According to the New York Times, the CIA is using drone aircraft to launch a steady barrage of missile strikes in Pakistan and sending more operatives to Yemen to assist local officials in their attempts to roll back Al Qaeda's momentum in that country.

The paper further says that C.I.A. personnel regularly take foreign agents onto the base before sending them on intelligence collection missions in eastern Afghanistan and across the border into Pakistan.

"You must to some degree make yourself known to people you don't trust," said one American intelligence official who, like others interviewed for this article, spoke anonymously to discuss classified information.

The NYT said that the deaths of seven Central Intelligence Agency operatives at a remote base in the mountains of Afghanistan are a pointed example of the civilian spy agency's transformation in recent years into a paramilitary organization at the vanguard of America's far-flung wars.

It said that the C.I.A. operatives stationed at Forward Operating Base Chapman in Khost Province were responsible for collecting information about militant networks in Afghanistan and Pakistan and plotting missions to kill the networks' top leaders.

In recent months, American officials said, C.I.A. officers at the base had begun an aggressive campaign against a radical group run by Sirajuddin Haqqani, which has claimed responsibility for the deaths of dozens of American troops.

Over the past year, the C.I.A. has built up an archipelago of firebases in southern and eastern Afghanistan, moving agency operatives out of the embassy in Kabul and closer to their targets.

Among those killed, officials said, was the chief of the Khost base, who was a mother of three and a veteran of the agency's clandestine branch. Besides the seven C.I.A. operatives who died, the blast also wounded six agency employees, according to a C.I.A. statement.

Current and former intelligence officials said Thursday that early evidence indicated that the bomber, in Afghan military fatigues, might have been taken onto the base as a possible informant and might not have been subjected to rigorous screening.

But details about Wednesday's episode remain murky.

The C.I.A. has always had a paramilitary branch known as the Special Activities Division, which secretly engaged in the kinds of operations more routinely carried out by Special Operations troops.
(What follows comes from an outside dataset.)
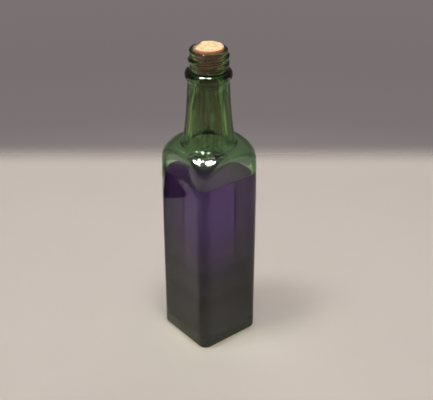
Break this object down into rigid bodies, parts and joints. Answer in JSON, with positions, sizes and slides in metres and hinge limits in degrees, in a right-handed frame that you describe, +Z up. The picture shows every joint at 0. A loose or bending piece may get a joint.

But the branch was a small - and seldom used - part of its operations.

CIA Director Leon Panetta said the names of the agents would not be released "due to the sensitivity of their mission."

The Taliban took responsibility for the attack in a statement posted on the Internet, saying they used an Afghan Army soldier working at the base.

Sources said the soldier was invited onto the base in the hopes he could be used as an informant.

The attack was the worst U.S. loss in Afghanistan since Oct. 4 when 8 soldiers were killed at Combat Outpost Keating in eastern Afghanistan.

Since 2001, only four CIA operatives have been killed in Afghanistan. (ANI)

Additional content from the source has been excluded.